Lori (tnbbc) | 10621 comments Mod
btw, 109 posts on this thread alone in less than one day... EGads people.. Are you trying to kill the moderator??? ha ha...

So many great books being read right now. I love this group!


message 5002: by Cynthia (new)

Cynthia (pandoraphoebesmom) | 1826 comments I had 99 to catch up with just now...ok for Gemma just to make you feel better I'm a librarian and I've never read the Harry Potter series and quite frankly have no interest in reading it (maybe when/if I have kids someday...but by then something else will be the cool new series).


message 5003: by Emma (new)

Emma  Blue (litlover) | 2389 comments Most likely.

Okay Cynthia, I feel much better now. :)


message 5004: by Ann from S.C. (new)

Ann from S.C. | 1395 comments I've never read HARRY POTTER.

I have wanted to read THE RUSSIAN CONCUPINE.

I just got over a bad migrain with a 4 hour nap... I'm going to be up for a while reading my book!!


message 5005: by Kellie (new)

Kellie (acountkel) | 992 comments I have all but one of the HP's...have not cracked one open


message 5006: by Catherine (new)

Catherine | 175 comments Lori: This is the first Lethem novel I've read, but I picked up The Disappointment Artist, which was a quick read, but a little, well, less than I'd hoped.
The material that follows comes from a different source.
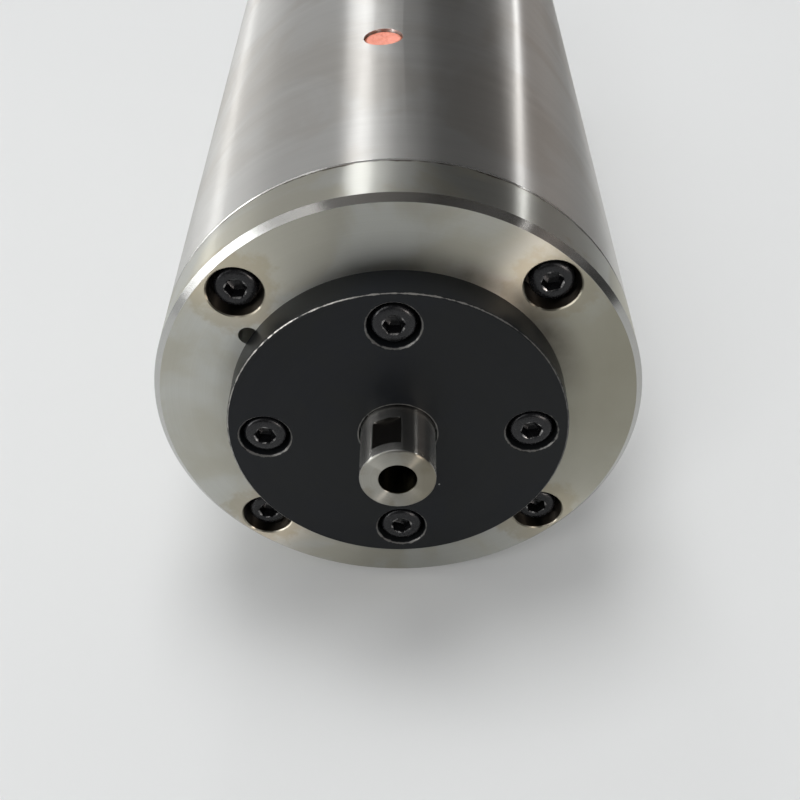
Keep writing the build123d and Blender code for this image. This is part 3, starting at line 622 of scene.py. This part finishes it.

Nothing compared to Motherless Brooklyn so far.


message 5007: by Maureen (new)

Maureen Laura ~ I haven't heard of Barbara Pym, but I'm thinking I'm going to have to check out Excellent Women. I totally agree with you re: Guernsey. It's definitely the best book I've read this year!


message 5008: by Atishay (new)

Atishay | 1451 comments Since, the name of THE Harry Potter has come up, why is everyone so Ga-Ga over it? It was just a novel of good triumphing over evil. Nothing that makes it extraordinary (sorry, I know I'm gonna get killed for saying all this but I had to say it). Come on people, many fantasy books were way better written than HP. LOTR was written by a man more than 40 years back and its a million times more comprehensive and heroic than HP !
I'm not saying HP is bad or something. Its just that lets not give something so much hype that it goes overboard. (Sorry but please don't lash out at me)


message 5009: by Atishay (new)

Atishay | 1451 comments Love your name Anya. I believe in Roman Holiday, Audrey Hepburn called herself Anya?


message 5010: by Catherine (new)

Catherine | 175 comments I'm just finishing up Motherless Brooklyn (for pleasure) and starting Netherland for my post-9/11 fiction class this week.


message 5011: by Jeane (new)

Jeane (icegini) | 4891 comments Atishay, be careful what you say about Harry Potter (Fiona is around).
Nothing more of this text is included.